I have no quarrel with the proposition that the government can prove a violation of § 960(a) by proving only that a defendant knew he violated the narcotics laws by importing “some unspecified substance listed on the federal drug schedules.” McFadden, 135 S.Ct. at 2304. But I do not believe the government can subject that defendant to the escalating mandatory mínimums set out at § 960(b)(1) and (2) without proving that he knew which illegal drug he was importing.
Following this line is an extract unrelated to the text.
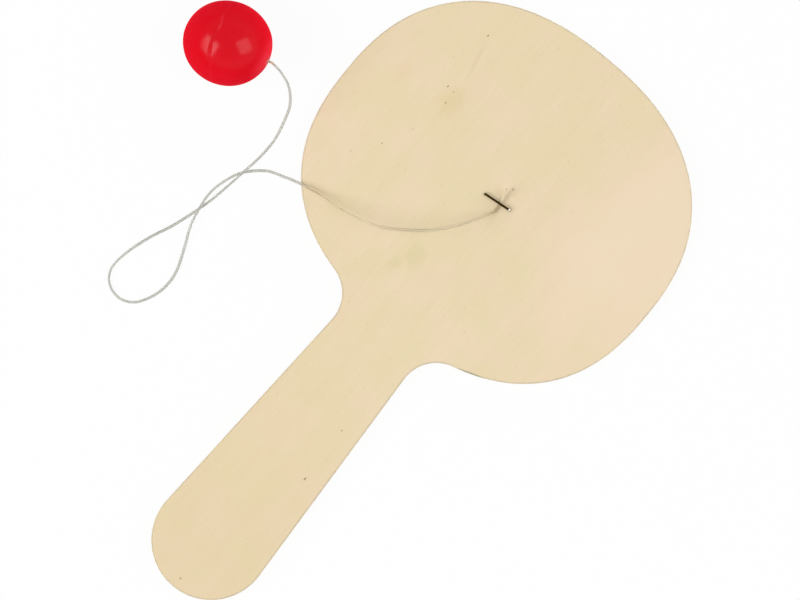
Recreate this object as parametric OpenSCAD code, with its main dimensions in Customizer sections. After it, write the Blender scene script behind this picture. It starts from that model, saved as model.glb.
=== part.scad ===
// Paddle ball game: a thin plywood paddle with a hollow rubber ball on an elastic thread.
// The paddle lies on its back on z = 0 with its handle along -Y, and the origin is the middle
// of the blade. The ball lies on the same surface, to the left of the blade. Millimetres.

/* [Paddle] */
// Width of the blade at its widest line, which crosses the origin
blade_w = 137.6; // [120:0.1:160]
// From the widest line to the top of the blade
blade_top = 60.9; // [52:0.1:75]
// From the widest line to the bottom of the blade, where the neck starts
blade_bottom = 60.8; // [52:0.2:75]
// How square the upper half of the blade is, where 2 is an ellipse
top_squareness = 2.33; // [2:0.01:3]
// How square the lower half of the blade is
bottom_squareness = 2.45; // [2:0.05:3]
// Width of the handle at the neck
neck_w = 32.8; // [28:0.2:38]
// Radius of the hollow curve on each side of the neck
neck_r = 14; // [8:0.5:20]
// Width of the handle at its wide end
handle_w = 42.4; // [40:0.2:50]
// From the widest line of the blade to the end of the handle
handle_end = 181.2; // [165:0.1:205]

/* [Plywood] */
// Thickness of the veneer on the striking face
face_ply = 1.2; // [0.8:0.1:2]
// Thickness of the core, whose grain runs across the paddle
core_ply = 1.6; // [1:0.1:3]
// Thickness of the back veneer
back_ply = 1.2; // [0.8:0.1:2]

/* [Staple] */
// Width of the staple's crown over its legs
crown_w = 11; // [8:0.5:14]
// Width of the flat wire
wire_w = 0.8; // [0.6:0.05:1.2]
// Thickness of the flat wire
wire_t = 0.5; // [0.4:0.05:0.7]
// How far each leg is clinched inwards along the back
clinch_len = 3.6; // [2:0.1:4]
// Middle of the crown, to the right of the paddle's line
staple_x = 2.3; // [-10:0.1:10]
// Middle of the crown, above the blade's widest line
staple_y = -3.2; // [-10:0.1:10]
// Turn of the crown from the blade's widest line, in degrees
staple_turn = 5.9; // [-15:0.1:15]
// Gap between the wire and the wood on each side
wire_gap = 0.03; // [0.02:0.01:0.05]

/* [Elastic] */
// Diameter of the rubber thread at rest
thread_d = 1; // [0.8:0.1:1.2]
// Height left for the thread under the staple's crown
pinch_h = 0.7; // [0.5:0.05:0.9]
// Length of the cut end past the crown, measured along the blade
tail_len = 5.6; // [3:0.1:8]
// Height of the cut end over the blade
tail_rise = 2.6; // [0.5:0.1:4]
// Where the thread crosses under the crown, from the crown's middle
thread_side = 1.2; // [-3:0.1:3]

/* [Ball] */
// Length of the ball from pole to pole, across its moulding seam
ball_len = 32.2; // [28:0.1:40]
// Diameter of the ball at its seam
ball_d = 30.1; // [27:0.1:40]
// Thickness of the rubber wall
ball_wall = 3; // [2:0.1:4]
// Gap around the thread in the hole
hole_gap = 0.05; // [0.03:0.01:0.1]
// Depth of the pucker that the knotted thread pulls round the hole
pucker_depth = 0.5; // [0.2:0.1:1]
// Radius of the pucker
pucker_r = 2.6; // [2:0.1:4]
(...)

Our longstanding presumption of a mens rea requirement, the history and purpose of the Anti-Drug Abuse Act, and the lessons of Alleyne and Apprendi teach us otherwise.
rv
Imposing ten years of mandatory imprisonment on this defendant is fundamentally “inconsistent with our philosophy of criminal law.” Morissette, 342 U.S. at 250, 72 S.Ct. 240. While I join Judge Wardlaw’s careful opinion, I do so only because we are bound by Carranza. The government does not dispute that Jefferson reasonably believed that he was illegally importing marijuana. In the absence of Carranza, I would hold that Jefferson is not subject to the ten-year mandatory minimum applicable to the illegal importation of methamphetamine.